我尝试在干净的 conda 环境中运行笔记本。这是出现错误之前的完整笔记本:
%%capture
!wget "https://github.com/archivesunleashed/aut/releases/download/aut-0.50.0/aut-0.50.0.zip"
!wget "https://github.com/archivesunleashed/aut/releases/download/aut-0.50.0/aut-0.50.0-fatjar.jar"
!ls
%%capture
!apt-get update
!apt-get install -y openjdk-8-jdk-headless -qq
!apt-get install maven -qq
!curl -L "https://archive.apache.org/dist/spark/spark-2.4.5/spark-2.4.5-bin-hadoop2.7.tgz" > spark-2.4.5-bin-hadoop2.7.tgz
!tar -xvf spark-2.4.5-bin-hadoop2.7.tgz
!pip install -q findspark
import os
os.environ["JAVA_HOME"] = "/usr/lib/jvm/java-8-openjdk-amd64"
os.environ["SPARK_HOME"] = "/content/spark-2.4.5-bin-hadoop2.7"
os.environ['PYSPARK_SUBMIT_ARGS'] = '--jars aut-0.50.0-fatjar.jar --py-files aut-0.50.0.zip pyspark-shell'
import findspark
findspark.init()
import pyspark
sc = pyspark.SparkContext()
from pyspark.sql import SQLContext
sqlContext = SQLContext(sc)
这是我得到的回报:
---------------------------------------------------------------------------
IndexError Traceback (most recent call last)
~/opt/miniconda3/envs/arc/lib/python3.8/site-packages/findspark.py in init(spark_home, python_path, edit_rc, edit_profile)
142 try:
--> 143 py4j = glob(os.path.join(spark_python, "lib", "py4j-*.zip"))[0]
144 except IndexError:
IndexError: list index out of range
During handling of the above exception, another exception occurred:
Exception Traceback (most recent call last)

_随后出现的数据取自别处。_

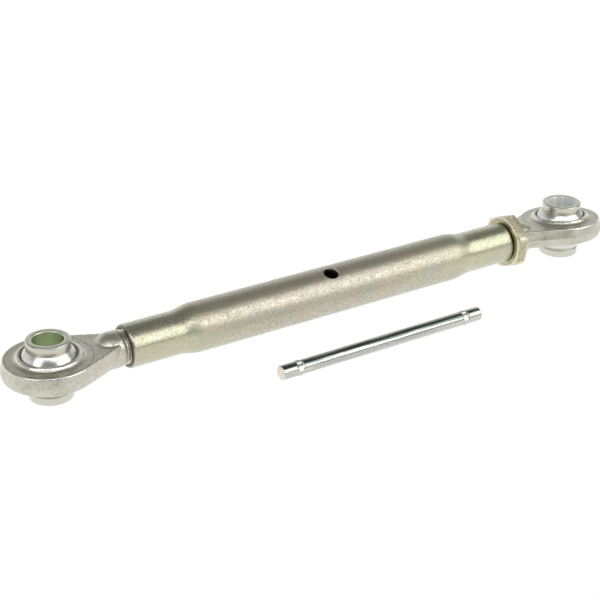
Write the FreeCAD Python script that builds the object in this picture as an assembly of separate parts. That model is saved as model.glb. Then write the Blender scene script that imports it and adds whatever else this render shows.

<ipython-input-2-03823ebc9ad8> in <module>
1 import findspark
----> 2 findspark.init()
3 import pyspark
4 sc = pyspark.SparkContext()
5 from pyspark.sql import SQLContext
~/opt/miniconda3/envs/arc/lib/python3.8/site-packages/findspark.py in init(spark_home, python_path, edit_rc, edit_profile)
143 py4j = glob(os.path.join(spark_python, "lib", "py4j-*.zip"))[0]
144 except IndexError:
--> 145 raise Exception(
146 "Unable to find py4j, your SPARK_HOME may not be configured correctly"
147 )
Exception: Unable to find py4j, your SPARK_HOME may not be configured correctly
【问题讨论】:
标签: python pyspark jupyter-notebook